Recurring and guest cast from Lost

Crew of Lost, including writers, directors, and producers

Others peripherally involved with the series, including journalists, authors, fans, critics, podcasters, and bloggers

== Production ==
The film was announced on March 8, 2023. It was fully financed by crowdfunding on Indiegogo. The campaign launched on August 15, 2023, and reached its initial funding goal of $42,000 in two days. The campaign ended on August 15, 2024, with a total of $250,794 raised by donors.

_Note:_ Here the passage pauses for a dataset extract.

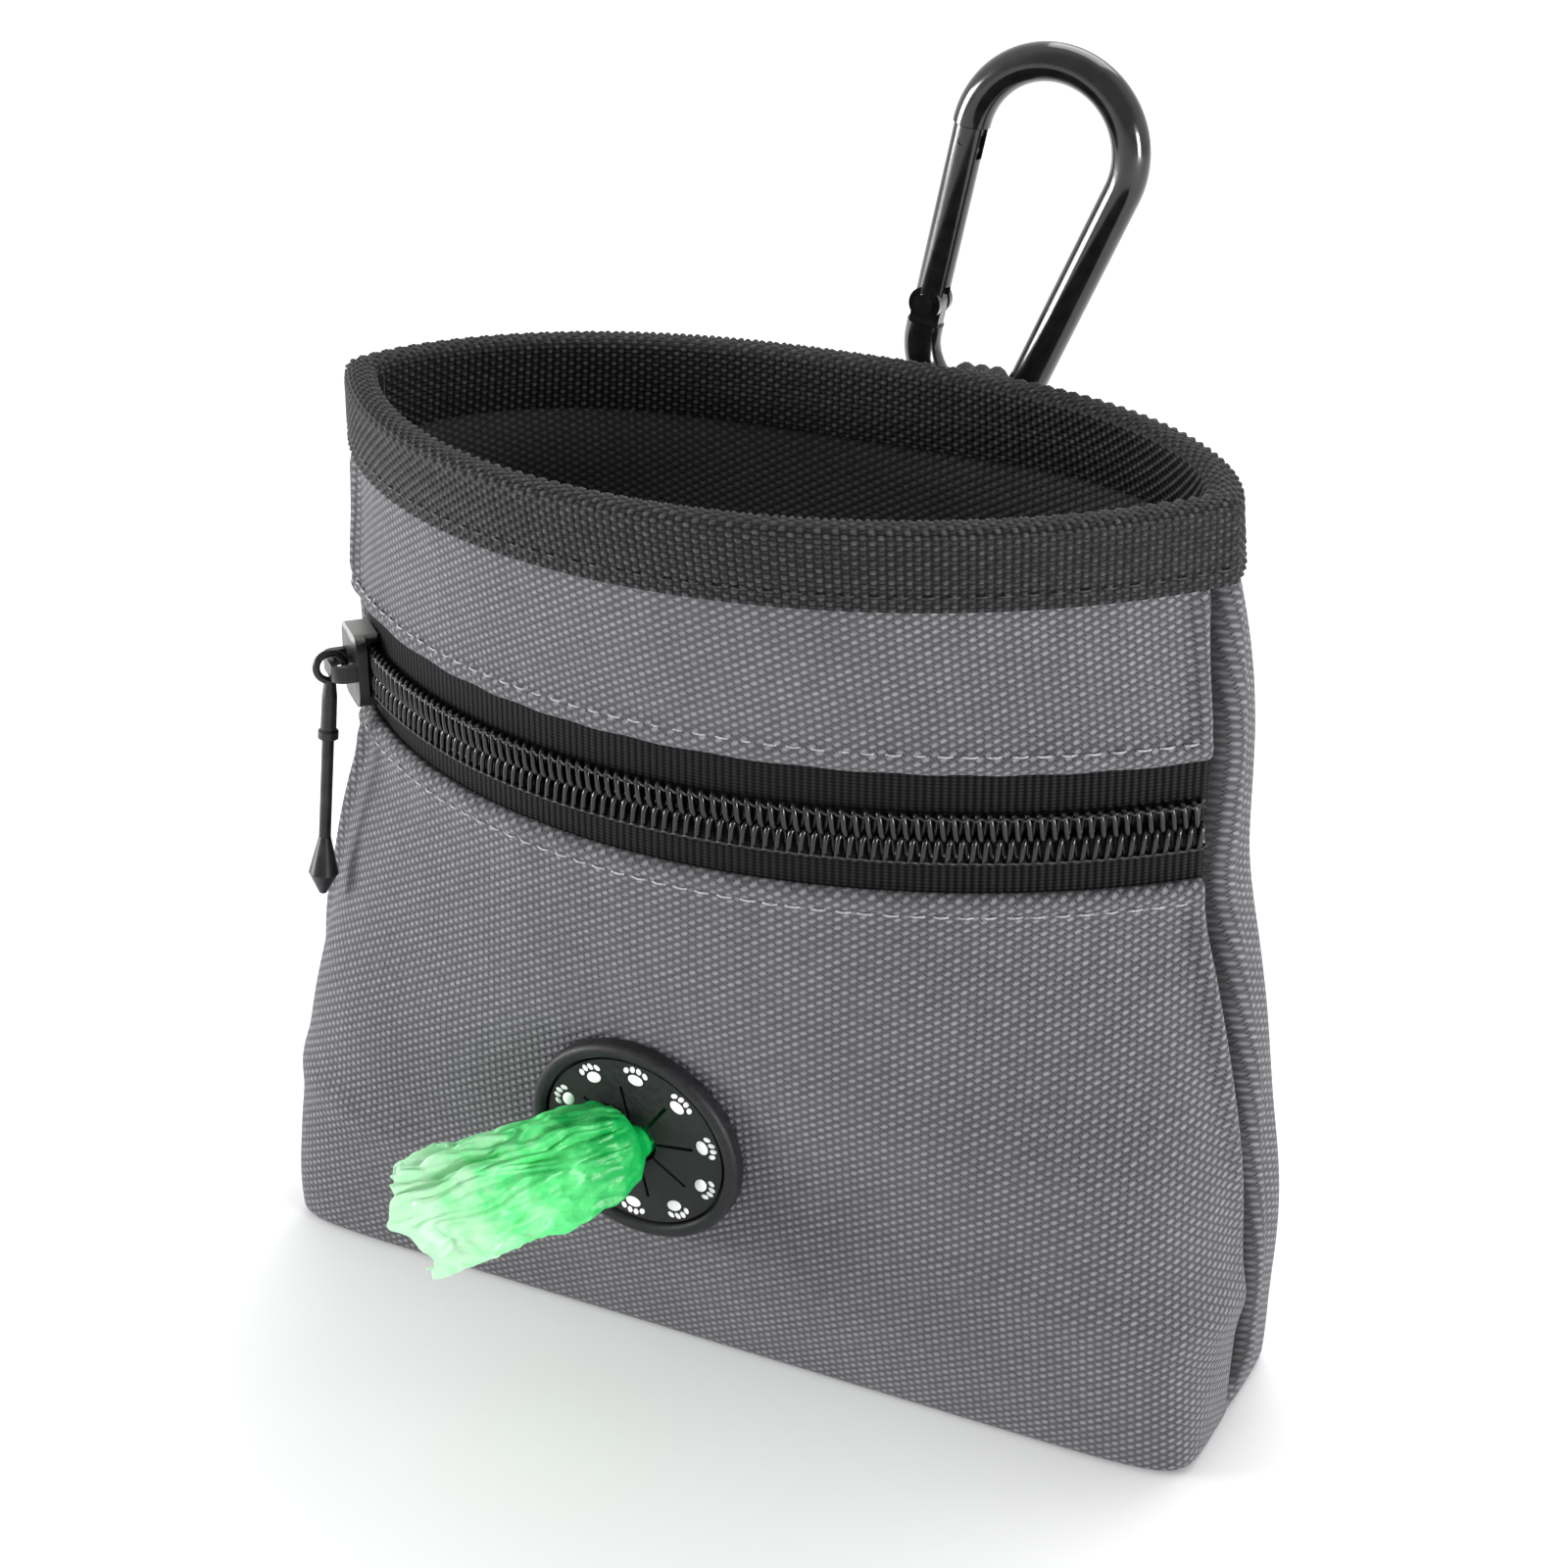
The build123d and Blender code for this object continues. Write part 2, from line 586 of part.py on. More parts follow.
gate_end = leg_length - 0.15
FORK_DEPTH = 2.6
gate = gate_rod(GATE_ROD, PIVOT_ALONG, gate_end)
gate += cross_rod(GATE_ROD, PIVOT_ALONG, 0, GATE_ROD - 0.15)
gate -= gate_block(PIVOT_ALONG - 4, PIVOT_ALONG + FORK_DEPTH, -4, 4, 2 * TANG_HALF + 0.4)
gate -= cross_rod(PIVOT_PIN + PIVOT_RUNNING, PIVOT_ALONG, 0, 4)
gate -= gate_block(leg_length - TONGUE - 0.6, leg_length + 1, -4, 4, 2 * TONGUE_HALF + 0.5)
gate -= cross_rod(LATCH_PIN, latch_along, 0.1, 4)
SPRING_HOLE = 1.2
SPRING_TOP = 16.6
gate -= gate_rod(SPRING_HOLE, PIVOT_ALONG + FORK_DEPTH - 0.5, SPRING_TOP)
save(gate, "carabiner_gate")

pin = cross_rod(PIVOT_PIN, PIVOT_ALONG, 0, GATE_ROD + 0.1)
for side in (-1, 1):
    centre = gate_point(PIVOT_ALONG, 0, side * (GATE_ROD + 0.25))
    pin += Plane(origin=centre, z_dir=(0, 1, 0)) * Cylinder(1.3, 0.4)
save(pin, "gate_pin")
save(cross_rod(LATCH_PIN, latch_along, 0.1, GATE_ROD - 0.2), "latch_pin")

SPRING_LOW = PIVOT_ALONG + FORK_DEPTH + 0.3
SPRING_WIRE = 0.2
SPRING_COIL = 0.85
SPRING_PITCH = 1.5
spring_height = SPRING_TOP - 0.5 - SPRING_LOW
helix = Helix(pitch=SPRING_PITCH, height=spring_height, radius=SPRING_COIL)
spring_start = Plane(origin=helix @ 0, z_dir=helix % 0)
spring = sweep(spring_start * Circle(SPRING_WIRE), path=helix, is_frenet=True)
save(gate_plane(SPRING_LOW) * spring, "gate_spring")
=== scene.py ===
import math

import bpy
import numpy as np
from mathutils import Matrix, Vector, noise


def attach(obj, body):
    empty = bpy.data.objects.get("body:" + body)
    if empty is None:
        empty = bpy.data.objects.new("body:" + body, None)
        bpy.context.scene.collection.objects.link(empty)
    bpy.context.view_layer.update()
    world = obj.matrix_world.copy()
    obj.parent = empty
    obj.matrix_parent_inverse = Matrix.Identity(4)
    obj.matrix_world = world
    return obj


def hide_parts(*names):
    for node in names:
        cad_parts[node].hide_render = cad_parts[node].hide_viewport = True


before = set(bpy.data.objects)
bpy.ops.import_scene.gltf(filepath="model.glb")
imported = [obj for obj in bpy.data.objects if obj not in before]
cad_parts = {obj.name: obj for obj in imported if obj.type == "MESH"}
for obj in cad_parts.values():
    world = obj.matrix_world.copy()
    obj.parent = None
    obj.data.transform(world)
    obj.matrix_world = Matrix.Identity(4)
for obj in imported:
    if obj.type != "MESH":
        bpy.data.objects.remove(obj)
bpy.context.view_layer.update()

# Shapes below are worked out in millimetres and turned into metres as each mesh is made.
MM = 0.001

# ------------------------------------------------------------------ camera

CAMERA_PLACE = (155.5, -298.8, 228.0)
CAMERA_TARGET = (-4.7, 14.88, 66.12)
CAMERA_LENS = 68.37


def make_camera():
    """The camera in front of the bag, above it and to its right."""
    data = bpy.data.cameras.new("camera")
    data.lens = CAMERA_LENS
    data.sensor_width = 36
    data.clip_start = 0.01
    data.clip_end = 20
    camera = bpy.data.objects.new("camera", data)
    bpy.context.scene.collection.objects.link(camera)
    place = Vector(CAMERA_PLACE) * MM
    target = Vector(CAMERA_TARGET) * MM
    camera.location = place
    camera.rotation_mode = "QUATERNION"
    camera.rotation_quaternion = (target - place).to_track_quat("-Z", "Y")
    bpy.context.scene.camera = camera


make_camera()

# ------------------------------------------------------------------ the bag's shape

ZIP_HALF_WIDTH = 59.9
ZIP_SAGITTA = 26.2
ZIP_RADIUS = (ZIP_HALF_WIDTH**2 + ZIP_SAGITTA**2) / (2 * ZIP_SAGITTA)
ZIP_AXIS_Y = ZIP_RADIUS - ZIP_SAGITTA - 0.05
ZIP_Z = 81.0
SLOT_LOW = ZIP_Z - 7.2
SLOT_HIGH = ZIP_Z + 8.0
TAPE_OUTER = ZIP_RADIUS - 1.12
RIM_TOP = 120.0
BINDING_LOW = 110.0
PANEL_TOP = 118.8
# The front turns from its lower curve into the zip's arc between these heights.
ARC_STARTS = 62.0
ARC_FULL = 70.0
FRONT = -1
BACK = 1

# Height, half width, front depth, back depth, then the side and depth powers of the
# front curve and of the back curve
SECTIONS = np.array([
    (0.0, 65.7, 17.0, 17.0, 14.0, 10.0, 14.0, 10.0),
    (6.0, 66.3, 18.5, 18.2, 10.0, 7.0, 10.0, 7.0),
    (21.0, 67.2, 21.5, 20.5, 5.2, 3.3, 7.0, 4.0),
    (47.0, 64.4, 25.0, 23.6, 2.35, 1.5, 6.5, 2.3),
    (62.0, 61.7, 26.0, 25.2, 2.1, 1.2, 6.5, 2.1),
    (70.0, ZIP_HALF_WIDTH, ZIP_SAGITTA, 26.0, 2.0, 1.1, 6.5, 2.0),
    (92.0, ZIP_HALF_WIDTH, ZIP_SAGITTA, 28.3, 2.0, 1.1, 5.5, 1.9),
    (104.0, 58.4, 29.2, 29.6, 2.0, 1.1, 4.3, 1.75),
    (110.0, 58.1, 30.3, 30.2, 2.0, 1.1, 3.6, 1.65),
    (120.0, 57.7, 32.5, 31.0, 2.0, 1.1, 2.5, 1.5),
])
SMOOTHING = np.array([-4.0, -2.0, 0.0, 2.0, 4.0])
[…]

The director revealed on social media that Dominic Monaghan and Matthew Fox declined the invitation to join the documentary. Ian Somerhalder expressed interest in being part of the project but couldn't participate due to scheduling reasons.

==Release==
Getting Lost premiered on September 22, 2024, at the Fine Arts Theatre in Beverly Hills, CA. This date marked the 20th anniversary of the original series' premiere. Several actors who appeared in the show and documentary were seen at the premiere, including Jorge Garcia, Maggie Grace, Malcolm David Kelley, and Bai Ling. The Hawaiʻi International Film Festival screened the film as part of its 2024 program on October 11.

Serielizados, a film festival in Barcelona, screened Getting Lost on October 16, 2024. Phoenix Cinema in London screened the documentary followed by a one-hour filmed Q&A session on November 2, 2024.

Canadian movie theater chain Cineplex held screenings of Getting Lost in theaters on November 3, 2024 and November 6, 2024.